So, my mom just asked me if Facebook is still “safe.”
Posted on April 6th, 2018
Filed under: General — Karl Olson @ 12:38 am
With a lot of caveats, yes, it and other social media sites are safe.
The caveats are it is only safe if you can turn a skeptical eye to every last thing vaguely informational/educational/news-like item that comes across your feed, especially anything advertised to you or anything you feel strongly about, and also if you’re in a position to keep your profile open only to your friends and keep that list of friends very well curated. If you already tend to check on snopes, scientific journals and traditional print media websites for anything that’s shared by your small set of friends or advertised at you, Facebook is no worse than the rest of the internet, or at least no worse than the e-mail forward saturated inboxes older internet users have been dealing with since they got online two decades ago on AOL. If you’re actually some what familiar with statistical best practices like sample sizes and experiment design, and/or have a good sense of journalist best practices, you might even be in a position to help stop the spread of fake information in your circles here. Your friends need you in their feed, often, keeping them informed and honest!
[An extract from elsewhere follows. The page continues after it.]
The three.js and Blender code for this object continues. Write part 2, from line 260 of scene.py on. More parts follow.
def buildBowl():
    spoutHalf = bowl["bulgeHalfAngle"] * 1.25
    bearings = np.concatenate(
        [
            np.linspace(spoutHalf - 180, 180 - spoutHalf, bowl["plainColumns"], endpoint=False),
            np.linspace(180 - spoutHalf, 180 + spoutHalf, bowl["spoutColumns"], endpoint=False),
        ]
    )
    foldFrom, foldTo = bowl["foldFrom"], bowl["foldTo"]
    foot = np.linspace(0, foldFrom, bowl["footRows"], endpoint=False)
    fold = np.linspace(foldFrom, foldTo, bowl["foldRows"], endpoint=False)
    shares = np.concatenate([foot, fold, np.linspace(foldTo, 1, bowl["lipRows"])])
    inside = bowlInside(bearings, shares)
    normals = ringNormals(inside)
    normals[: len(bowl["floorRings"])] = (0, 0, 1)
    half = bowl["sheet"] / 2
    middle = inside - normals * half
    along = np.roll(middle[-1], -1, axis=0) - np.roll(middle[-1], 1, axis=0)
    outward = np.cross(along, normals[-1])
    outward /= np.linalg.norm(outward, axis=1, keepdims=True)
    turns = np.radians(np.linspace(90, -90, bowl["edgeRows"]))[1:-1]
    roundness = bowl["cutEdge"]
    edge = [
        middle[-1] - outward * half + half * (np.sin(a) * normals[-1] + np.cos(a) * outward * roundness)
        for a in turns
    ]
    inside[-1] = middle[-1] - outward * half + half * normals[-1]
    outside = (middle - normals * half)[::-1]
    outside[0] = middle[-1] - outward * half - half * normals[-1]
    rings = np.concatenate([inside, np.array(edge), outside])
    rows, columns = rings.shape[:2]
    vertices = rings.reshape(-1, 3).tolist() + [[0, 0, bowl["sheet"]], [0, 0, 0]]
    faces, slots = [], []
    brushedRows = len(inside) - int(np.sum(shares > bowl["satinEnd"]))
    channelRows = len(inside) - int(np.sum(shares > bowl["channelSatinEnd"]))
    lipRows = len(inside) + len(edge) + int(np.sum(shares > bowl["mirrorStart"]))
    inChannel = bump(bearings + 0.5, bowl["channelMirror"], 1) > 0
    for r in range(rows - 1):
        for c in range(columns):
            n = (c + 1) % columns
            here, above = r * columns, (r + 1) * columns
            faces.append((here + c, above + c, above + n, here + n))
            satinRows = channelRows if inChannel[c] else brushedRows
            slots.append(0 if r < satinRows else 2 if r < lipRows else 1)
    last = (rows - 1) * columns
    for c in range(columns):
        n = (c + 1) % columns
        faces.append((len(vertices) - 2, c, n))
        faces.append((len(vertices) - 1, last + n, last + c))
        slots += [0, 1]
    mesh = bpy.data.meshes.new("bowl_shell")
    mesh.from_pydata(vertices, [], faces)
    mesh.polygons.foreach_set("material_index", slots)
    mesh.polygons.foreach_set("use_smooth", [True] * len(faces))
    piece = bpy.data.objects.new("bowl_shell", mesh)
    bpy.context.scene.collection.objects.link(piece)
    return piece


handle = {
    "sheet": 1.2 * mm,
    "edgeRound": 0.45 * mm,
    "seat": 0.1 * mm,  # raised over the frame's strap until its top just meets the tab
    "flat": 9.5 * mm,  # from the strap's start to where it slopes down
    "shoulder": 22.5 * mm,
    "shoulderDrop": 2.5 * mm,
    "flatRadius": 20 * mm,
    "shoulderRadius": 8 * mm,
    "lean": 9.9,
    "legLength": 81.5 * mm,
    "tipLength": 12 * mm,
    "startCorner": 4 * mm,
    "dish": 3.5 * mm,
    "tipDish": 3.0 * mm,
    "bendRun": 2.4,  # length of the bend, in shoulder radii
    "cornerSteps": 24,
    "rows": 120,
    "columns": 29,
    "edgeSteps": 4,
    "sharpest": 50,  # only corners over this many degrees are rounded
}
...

However, as a person who has been online since childhood and thus learned the hard way to always research everything I see online, especially if it seems to good or bad to be true, and as someone whose job involves collecting and analyzing a ton of data directly on behalf of businesses that’s collected by voluntary participation in online research panels, the notion of “safe” is a very complex and fragile one if any of those things above start to fail. If you’re not in a position to be choosy about your friends (at the very least which friends are muted or not,) the odds of having a friend who will pollute your feed with things that are bypassing your natural skepticism are higher, and you’ll buy into lies or even end up being scammed or manipulated subconsciously. Even your real-life, childhood friends, if they’re not skeptical internet users, can end up bypassing your normal vigilance, because you’ll tend to believe them. If your natural skepticism is generally low, this is definitely worse, because bad arguments and fake news are everywhere on social media, and when you don’t have the ability to filter it out for yourself, you will likely to spread it around.
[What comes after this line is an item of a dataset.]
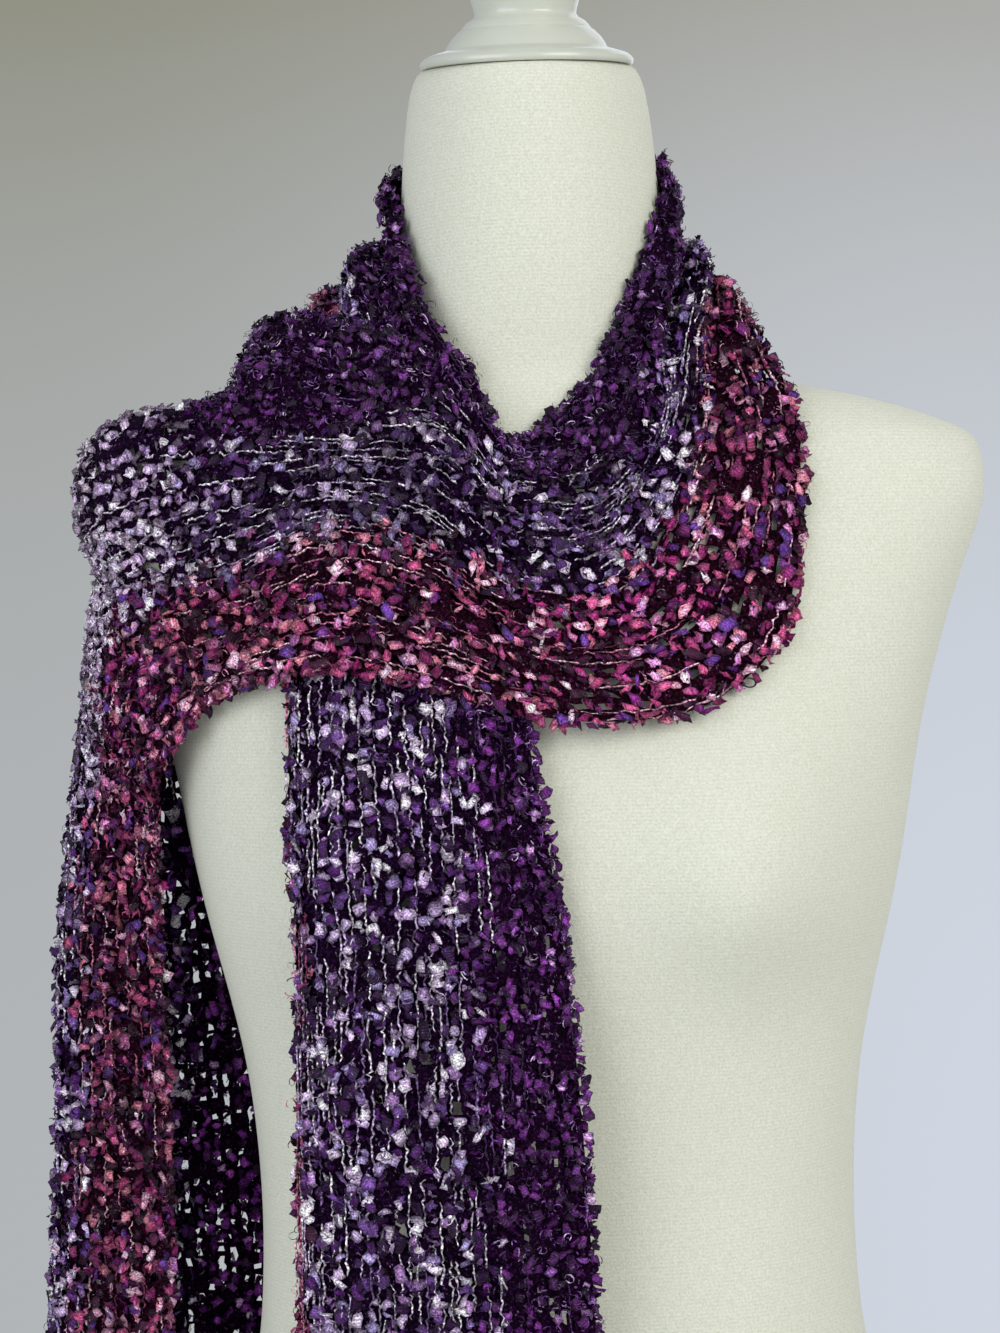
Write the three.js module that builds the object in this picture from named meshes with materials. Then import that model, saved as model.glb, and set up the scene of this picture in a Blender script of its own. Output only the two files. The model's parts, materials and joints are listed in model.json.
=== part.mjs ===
// Knit scarf, wound once round the neck of a limbless dress form, with the form and its stand.
// Millimetres, +Z up. The front faces -Y. The origin is the centre of the base's underside.
//
// The scarf is one long strip. It starts at the lower end of the front tail, goes up the chest
// and behind the neck, comes down on the other side, turns across the chest, covers one
// shoulder and ends in the side tail. Its plum edge is the upper one on the neck.

import * as THREE from "three";

// Cloth
const clothWall = 3;
const scarfWidth = 178;
const seamGap = 0.3;
const acrossSteps = 16;
const fineStep = 15;
const stretchSteps = { front_tail: 26, side_tail: 30, shoulder_cover: 7.5 };
const layerGap = 2;
const foldCount = 2.5;
const foldDepth = 8;
const foldDrift = 90;
const foldSway = 0.9;
const overlapNear = 9;
const overlapFar = 24;

// Colour zones across the strip, as shares of its width from the plum edge
const plumLine = 0.27;
const roseLine = 0.68;

// Where the wall goes from its middle's lift to its rose edge's, beside the rose line
const tuckStart = roseLine - 0.04;
const tuckEnd = roseLine + 0.16;

// Form and stand
const formSegments = 44;
const formBottom = 150;
const formTop = 876;
const ringGap = 24;
const neckTopY = -14.5;
const neckLean = THREE.MathUtils.degToRad(6.5);
const leanStart = 845;
const baseRadius = 150;
const collarTop = 42;
const poleRadius = 16;
const flangeRadius = 44;
const flangeEdge = 8;
const flangeDepth = 12;
const roundSegments = 40;

const bust = { x: 82, z: 522, height: 28, spreadX: 46, spreadUp: 58, spreadDown: 40, fade: 40 };

// Level cuts through the form: height, half width, reach to the front, reach to the back,
// and the power of the rounded outline, 2 for an ellipse and more for a squarer one.
const formCuts = [
  [150, 160, 97, 105, 2.3],
  [156, 165, 101, 110, 2.3],
  [180, 167, 104, 118, 2.3],
  [215, 164.5, 106, 123, 2.3],
  [250, 155.5, 107, 120, 2.3],
  [285, 143.5, 105, 109, 2.3],
  [320, 133.5, 101, 98, 2.3],
  [350, 130.5, 98, 91, 2.3],
  [385, 129.8, 95, 87, 2.3],
  [420, 131.8, 95, 86, 2.3],
  [450, 135.8, 97, 88, 2.3],
  [480, 142.5, 99, 91, 2.3],
  [510, 150, 100, 94, 2.35],
  [540, 156.3, 100, 97, 2.4],
  [575, 162.3, 97, 100, 2.5],
  [605, 169, 92, 101, 2.6],
  [635, 178, 85, 99, 2.7],
  [660, 186.8, 78, 95, 2.8],
  [685, 196, 71, 89, 2.8],
  [700, 196, 66, 84, 2.7],
  [710, 193.4, 62, 80, 2.6],
  [715, 187.5, 60, 78, 2.5],
  [720, 174.5, 58, 76, 2.4],
  [726, 158.5, 56, 73, 2.3],
  [732, 135, 54, 70, 2.2],
  [737, 109.5, 52, 67, 2.1],
  [742, 88, 50, 64, 2.05],
  [748, 73, 50, 61, 2],
  [756, 65, 51, 58, 2],
  [768, 60.5, 53, 54, 2],
  [785, 58, 56, 50, 2],
  [815, 57.2, 60, 45, 2],
  [845, 55, 62.5, 40, 2],
  [862, 52.8, 63, 36.5, 2],
  [870, 51, 62.5, 34.5, 2],
  [876, 47.6, 60, 31, 2],
].map(([z, half, front, back, square]) => ({ z, half, front, back, square }));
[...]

Even if you’re very diligent, the data you share online also makes you and everyone you’re friends with a target for advertising designed to be about the things you all like, or vastly dangerously to yourself and to the society as a whole, the things you all hate both consciously and unconsciously, regardless of whether it’s real or fake. As such, your own skepticism is that much more critical towards safe, rational use of social media. This is to say nothing of how irresponsibly your data may be handled by social media websites and other parties with access to them in other ways, but even the on-label use of Facebook is to keep you reading by any means necessary with basically no ethical sense of how that’s done. It’s just worse when your data is then correlated by third parties to stuff you’re doing off Facebook (always use private mode, never save cookies!)
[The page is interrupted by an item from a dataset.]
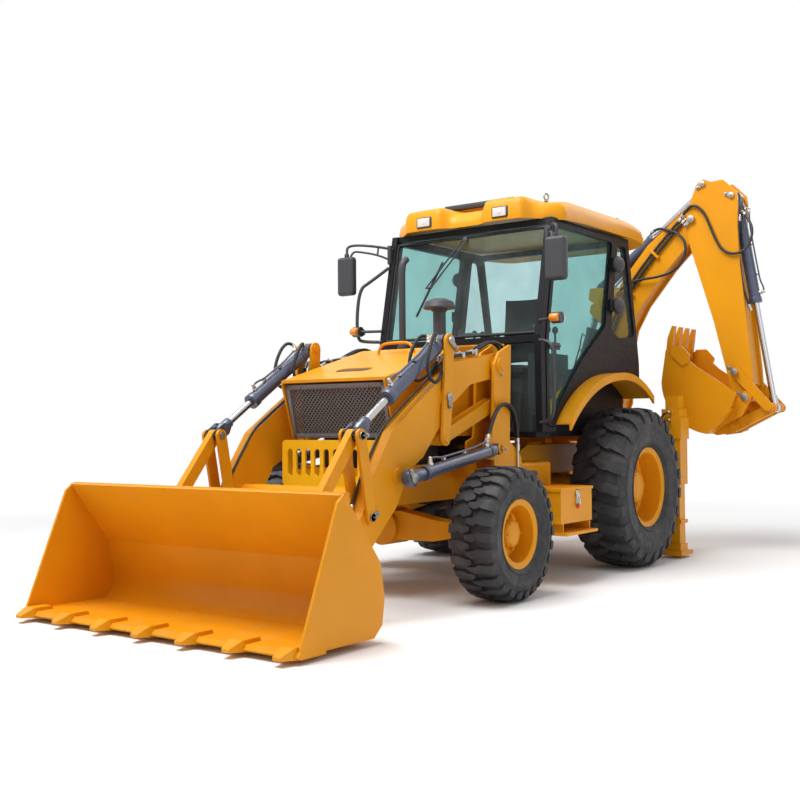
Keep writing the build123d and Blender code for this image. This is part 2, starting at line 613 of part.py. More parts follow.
BUCKET_EDGE = (4347.0, 45.0)
BUCKET_HEEL = (3760.0, 40.0)
BUCKET_KNEE = (3665.0, 250.0)
BUCKET_BACK = (3700.0, 440.0)
BUCKET_BROW = (4000.0, 830.0)


def loader_bucket():
    """Wide bucket: curved sheet, side plates with a stiffened edge, brow, cutting edge, teeth and hinge lugs."""
    w0, w1 = -BUCKET_HALF + 16, BUCKET_HALF - 16
    lip, heel, knee, back, brow = BUCKET_EDGE, BUCKET_HEEL, BUCKET_KNEE, BUCKET_BACK, BUCKET_BROW
    t = 20.0
    bend = (heel[0] - 72, heel[1] + 62)

    def at(point, dx=0.0, dz=0.0):
        return side(point[0] + dx, point[1] + dz, w0)

    outer = [Edge.make_line(at(lip), at(heel)), Edge.make_three_point_arc(at(heel), at(bend), at(knee)),
             Edge.make_line(at(knee), at(back)), Edge.make_line(at(back), at(brow)),
             Edge.make_line(at(brow), at(brow, t * 1.2, -t * 0.4)),
             Edge.make_line(at(brow, t * 1.2, -t * 0.4), at(back, t * 1.1, -t * 0.2)),
             Edge.make_line(at(back, t * 1.1, -t * 0.2), at(knee, t, 0)),
             Edge.make_three_point_arc(at(knee, t, 0), at(bend, t * 0.7, t * 0.7), at(heel, 0, t)),
             Edge.make_line(at(heel, 0, t), at(lip, 0, t)), Edge.make_line(at(lip, 0, t), at(lip))]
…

At it’s worst, Facebook and other social media sites can be malicious gossip distribution machines, carefully trained using everything they know about you to surface the most interesting things to you all the time, regardless of whether those things are real or true, and it’s trivial for people to make ads exactly around that and manipulate you towards their ends if you’re not double checking for secondary sources, and then actively blocking any sources that are pushing garbage, even if they are sometimes friends. If you can’t trust yourself to be super vigilantly skeptical, then no, Facebook is not safe for you, most social media that’s ad-supported and algorithmically sorted is not safe for you, and it’s not safe for the people you’d be on the website with. People, advertisers and the website itself will sink it’s claws into the serotonin centers of your brain to keep you here like an addict if you let them, and will tell you lies to do so if it happens to be what you like to hear, and once it has done so, you’re a vector to accessing your friends.